In Europe, credit rating agency Fitch has suggested that European banks would have to raise €170bn of additional capital or sell €500bn of sovereign debt if the EU and ECB push ahead with plans to break the ‘doom loop’. The EU and ECB is believed to be considering ways to introduce a capital charge for banks holding sovereign debt which, historically was seen as risk-free. Not surprisingly, given the position of some Italian banks, Italy is warning it plans to block such a move. The other key development in Europe was the launch of the ECB’s programme to buy corporate bonds as part of its latest stimulus effort. There are already some promising signs that the region’s credit markets are reviving and the ECB programme coincided with German 10 year bund yields hitting a new all-time low of 0.015%.
In Japan, Q1 GDP was revised upwards to 1.9% as smaller company capital spending was not as weak as first thought.
Chinese exports fell by more than expected in May, down by over 4% but the rate of decline in imports did slow as domestic demand appeared to respond to stimulus efforts.
Brent oil climbed back to $52 due to continued supply disruption in Nigeria, whose crude is comparable in quality to Brent. Signs of a reawakening in the US shale industry would suggest that the scope for further material price strength from here may well be limited, barring further problems on the supply side.

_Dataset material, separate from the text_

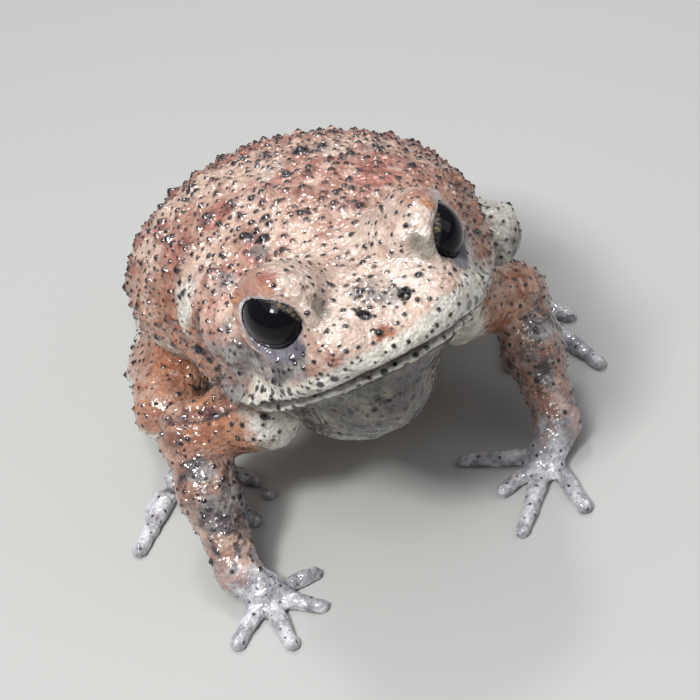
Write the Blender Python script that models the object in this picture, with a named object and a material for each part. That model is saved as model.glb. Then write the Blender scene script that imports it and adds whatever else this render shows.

The proximity of the EU referendum and the increasing uncertainty as to the outcome means volatility will likely remain high. In addition, three of the four major global central banks meet this week. The chances of a US rate rise this month now sit at around 4%, and it would certainly be a bold move to inflict the surprise of an increase on financial markets given current sentiment. The Bank of Japan seems to be fighting a losing battle against global forces at the moment in its attempts to generate inflation, its currency continues to be viewed as a safe haven and the resulting strength of the Yen is having the exact opposite effect to what the BOJ is seeking.
Finally, our thoughts are with those affected by the shocking events in Orlando over the weekend.